- **Short exercise**
From the entries below, gather each line containing the word "caption".
====================
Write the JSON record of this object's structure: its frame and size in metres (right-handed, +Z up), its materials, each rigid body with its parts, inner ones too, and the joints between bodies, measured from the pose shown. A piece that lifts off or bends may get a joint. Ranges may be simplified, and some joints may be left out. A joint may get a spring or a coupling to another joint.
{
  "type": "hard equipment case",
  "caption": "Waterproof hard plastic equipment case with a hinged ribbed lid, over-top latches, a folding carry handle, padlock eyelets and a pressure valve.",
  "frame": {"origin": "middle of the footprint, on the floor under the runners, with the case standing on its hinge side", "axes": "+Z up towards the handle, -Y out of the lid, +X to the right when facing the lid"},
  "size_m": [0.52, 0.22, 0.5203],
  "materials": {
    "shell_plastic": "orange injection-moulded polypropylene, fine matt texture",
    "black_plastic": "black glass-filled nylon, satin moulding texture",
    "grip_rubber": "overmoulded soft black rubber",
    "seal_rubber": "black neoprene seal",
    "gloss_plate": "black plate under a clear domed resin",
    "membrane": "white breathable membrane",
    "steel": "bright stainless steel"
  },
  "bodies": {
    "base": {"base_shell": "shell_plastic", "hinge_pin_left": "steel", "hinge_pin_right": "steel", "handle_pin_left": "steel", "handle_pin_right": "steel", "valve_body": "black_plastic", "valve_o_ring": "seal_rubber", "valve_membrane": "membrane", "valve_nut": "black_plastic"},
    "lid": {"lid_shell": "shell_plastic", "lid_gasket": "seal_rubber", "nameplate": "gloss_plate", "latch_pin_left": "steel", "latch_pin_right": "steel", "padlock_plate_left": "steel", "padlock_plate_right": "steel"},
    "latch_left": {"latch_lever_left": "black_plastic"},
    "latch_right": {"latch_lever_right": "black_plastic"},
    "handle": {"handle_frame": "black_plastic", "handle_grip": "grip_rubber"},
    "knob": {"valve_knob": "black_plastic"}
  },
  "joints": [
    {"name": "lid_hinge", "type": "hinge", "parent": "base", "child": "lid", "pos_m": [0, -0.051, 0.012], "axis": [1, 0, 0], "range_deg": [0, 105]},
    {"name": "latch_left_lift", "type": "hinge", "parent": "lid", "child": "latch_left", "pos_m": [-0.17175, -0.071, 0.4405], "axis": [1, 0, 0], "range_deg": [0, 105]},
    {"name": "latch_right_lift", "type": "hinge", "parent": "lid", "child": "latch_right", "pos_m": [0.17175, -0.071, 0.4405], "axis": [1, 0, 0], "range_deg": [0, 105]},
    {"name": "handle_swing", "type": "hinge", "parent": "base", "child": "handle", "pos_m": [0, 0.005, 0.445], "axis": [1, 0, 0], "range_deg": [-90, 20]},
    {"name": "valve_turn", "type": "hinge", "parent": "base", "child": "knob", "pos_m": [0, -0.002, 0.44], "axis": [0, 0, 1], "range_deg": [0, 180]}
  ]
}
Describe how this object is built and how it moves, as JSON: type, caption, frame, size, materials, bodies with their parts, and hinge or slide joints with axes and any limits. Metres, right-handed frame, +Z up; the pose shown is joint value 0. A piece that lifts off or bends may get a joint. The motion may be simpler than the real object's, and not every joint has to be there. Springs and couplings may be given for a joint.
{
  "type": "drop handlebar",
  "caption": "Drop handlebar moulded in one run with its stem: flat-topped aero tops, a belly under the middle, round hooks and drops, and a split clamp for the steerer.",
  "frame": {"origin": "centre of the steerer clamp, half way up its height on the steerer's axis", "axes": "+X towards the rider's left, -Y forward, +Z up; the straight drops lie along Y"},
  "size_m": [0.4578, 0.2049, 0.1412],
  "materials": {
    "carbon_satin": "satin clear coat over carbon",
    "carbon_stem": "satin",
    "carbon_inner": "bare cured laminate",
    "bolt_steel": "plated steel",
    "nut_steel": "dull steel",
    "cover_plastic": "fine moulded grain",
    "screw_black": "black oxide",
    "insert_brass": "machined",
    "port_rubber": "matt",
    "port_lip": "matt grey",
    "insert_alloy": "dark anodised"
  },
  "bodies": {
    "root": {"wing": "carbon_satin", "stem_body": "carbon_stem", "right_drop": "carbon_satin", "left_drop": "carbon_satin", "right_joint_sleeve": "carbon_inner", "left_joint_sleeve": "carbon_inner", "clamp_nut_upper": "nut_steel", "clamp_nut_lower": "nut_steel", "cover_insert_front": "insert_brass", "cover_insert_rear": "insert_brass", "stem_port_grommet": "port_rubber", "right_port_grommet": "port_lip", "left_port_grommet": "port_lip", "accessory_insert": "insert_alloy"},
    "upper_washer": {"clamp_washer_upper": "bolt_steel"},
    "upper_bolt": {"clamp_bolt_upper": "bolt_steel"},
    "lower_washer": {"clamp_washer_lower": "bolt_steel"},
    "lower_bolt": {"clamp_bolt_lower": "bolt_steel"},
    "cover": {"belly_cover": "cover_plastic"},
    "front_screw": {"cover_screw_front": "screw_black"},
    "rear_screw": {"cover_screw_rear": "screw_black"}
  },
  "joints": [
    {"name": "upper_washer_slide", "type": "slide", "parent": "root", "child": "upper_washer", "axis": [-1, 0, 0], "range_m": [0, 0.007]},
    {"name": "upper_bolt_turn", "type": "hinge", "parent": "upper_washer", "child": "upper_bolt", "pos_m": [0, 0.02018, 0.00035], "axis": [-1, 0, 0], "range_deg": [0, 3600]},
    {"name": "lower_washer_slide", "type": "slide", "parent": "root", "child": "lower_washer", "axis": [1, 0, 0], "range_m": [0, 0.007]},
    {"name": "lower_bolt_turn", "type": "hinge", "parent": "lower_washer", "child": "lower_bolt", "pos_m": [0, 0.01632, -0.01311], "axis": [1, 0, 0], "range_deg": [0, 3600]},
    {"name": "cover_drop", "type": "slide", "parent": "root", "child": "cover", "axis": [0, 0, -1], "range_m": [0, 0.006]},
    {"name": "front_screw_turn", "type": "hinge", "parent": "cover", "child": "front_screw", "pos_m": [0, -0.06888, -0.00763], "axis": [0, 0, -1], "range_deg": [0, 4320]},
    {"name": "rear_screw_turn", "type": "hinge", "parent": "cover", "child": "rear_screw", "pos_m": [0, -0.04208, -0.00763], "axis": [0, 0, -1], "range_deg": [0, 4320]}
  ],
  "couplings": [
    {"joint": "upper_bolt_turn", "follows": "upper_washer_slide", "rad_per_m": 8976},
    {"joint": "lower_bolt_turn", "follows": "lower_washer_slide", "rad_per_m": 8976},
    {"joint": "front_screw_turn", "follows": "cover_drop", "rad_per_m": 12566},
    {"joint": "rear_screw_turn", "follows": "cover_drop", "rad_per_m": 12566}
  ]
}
====================
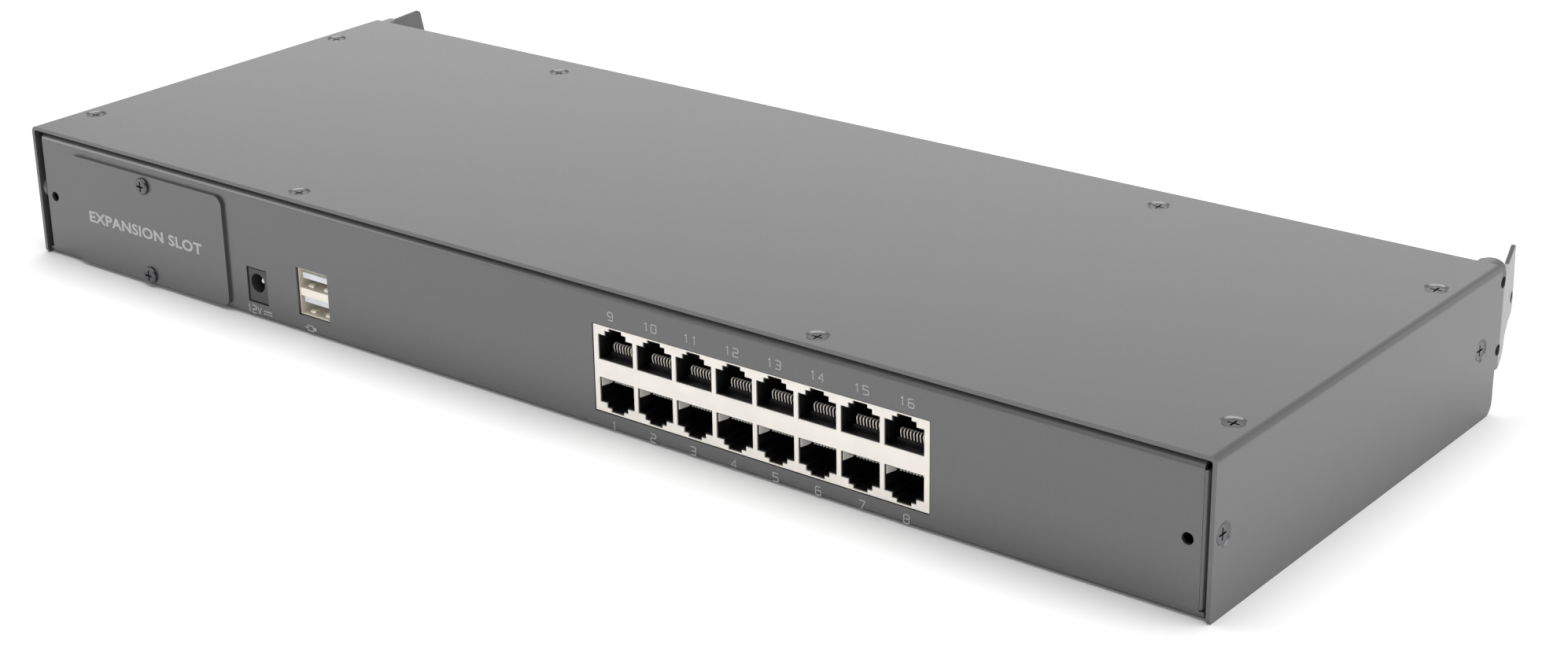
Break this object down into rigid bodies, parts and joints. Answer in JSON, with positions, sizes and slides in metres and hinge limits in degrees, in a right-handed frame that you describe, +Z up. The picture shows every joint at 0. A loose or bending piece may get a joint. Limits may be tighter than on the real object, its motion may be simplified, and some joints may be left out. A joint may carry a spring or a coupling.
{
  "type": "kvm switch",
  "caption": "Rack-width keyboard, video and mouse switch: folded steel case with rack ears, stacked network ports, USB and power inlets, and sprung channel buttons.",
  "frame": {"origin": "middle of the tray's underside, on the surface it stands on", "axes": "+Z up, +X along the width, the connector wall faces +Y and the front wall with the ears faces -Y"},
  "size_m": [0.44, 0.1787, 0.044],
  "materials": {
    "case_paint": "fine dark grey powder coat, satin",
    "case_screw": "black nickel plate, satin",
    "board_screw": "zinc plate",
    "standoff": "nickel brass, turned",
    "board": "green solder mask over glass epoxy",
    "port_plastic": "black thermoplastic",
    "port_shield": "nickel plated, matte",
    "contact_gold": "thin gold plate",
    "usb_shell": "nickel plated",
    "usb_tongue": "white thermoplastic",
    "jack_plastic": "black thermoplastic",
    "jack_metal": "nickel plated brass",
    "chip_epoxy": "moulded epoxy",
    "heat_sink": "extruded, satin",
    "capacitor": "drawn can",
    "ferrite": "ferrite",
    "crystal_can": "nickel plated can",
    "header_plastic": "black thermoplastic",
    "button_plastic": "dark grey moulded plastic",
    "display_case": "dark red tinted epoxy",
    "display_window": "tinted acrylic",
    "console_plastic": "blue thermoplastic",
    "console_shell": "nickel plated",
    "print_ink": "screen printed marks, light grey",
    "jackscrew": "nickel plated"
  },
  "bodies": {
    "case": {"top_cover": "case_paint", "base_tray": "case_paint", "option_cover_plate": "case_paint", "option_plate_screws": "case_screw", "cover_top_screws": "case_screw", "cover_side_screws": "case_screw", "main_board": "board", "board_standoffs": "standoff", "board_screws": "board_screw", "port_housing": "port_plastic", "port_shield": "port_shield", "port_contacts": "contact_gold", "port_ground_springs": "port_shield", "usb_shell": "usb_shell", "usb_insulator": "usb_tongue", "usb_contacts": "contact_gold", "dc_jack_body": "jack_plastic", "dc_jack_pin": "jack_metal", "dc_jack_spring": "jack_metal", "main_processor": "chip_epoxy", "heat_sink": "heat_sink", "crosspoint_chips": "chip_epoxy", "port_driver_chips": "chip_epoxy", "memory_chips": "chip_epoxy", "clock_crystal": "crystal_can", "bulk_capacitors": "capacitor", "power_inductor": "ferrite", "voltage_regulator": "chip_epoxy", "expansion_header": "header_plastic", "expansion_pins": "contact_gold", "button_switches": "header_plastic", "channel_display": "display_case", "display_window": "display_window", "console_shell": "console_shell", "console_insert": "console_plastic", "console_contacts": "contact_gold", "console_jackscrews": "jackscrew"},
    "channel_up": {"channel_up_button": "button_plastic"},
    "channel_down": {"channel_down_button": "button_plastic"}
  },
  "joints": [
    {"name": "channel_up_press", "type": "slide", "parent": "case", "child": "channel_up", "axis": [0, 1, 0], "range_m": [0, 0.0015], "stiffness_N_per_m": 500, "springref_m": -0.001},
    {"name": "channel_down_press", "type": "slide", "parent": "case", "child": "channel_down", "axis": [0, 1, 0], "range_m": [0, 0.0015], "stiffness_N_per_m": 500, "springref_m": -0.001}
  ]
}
====================
- **Task output**
  "caption": "Waterproof hard plastic equipment case with a hinged ribbed lid, over-top latches, a folding carry handle, padlock eyelets and a pressure valve.",
Describe how this object is built and how it moves, as JSON: type, caption, frame, size, materials, bodies with their parts, and hinge or slide joints with axes and any limits. Metres, right-handed frame, +Z up; the pose shown is joint value 0. A piece that lifts off or bends may get a joint. The motion may be simpler than the real object's, and not every joint has to be there. Springs and couplings may be given for a joint.
  "caption": "Drop handlebar moulded in one run with its stem: flat-topped aero tops, a belly under the middle, round hooks and drops, and a split clamp for the steerer.",
  "caption": "Rack-width keyboard, video and mouse switch: folded steel case with rack ears, stacked network ports, USB and power inlets, and sprung channel buttons.",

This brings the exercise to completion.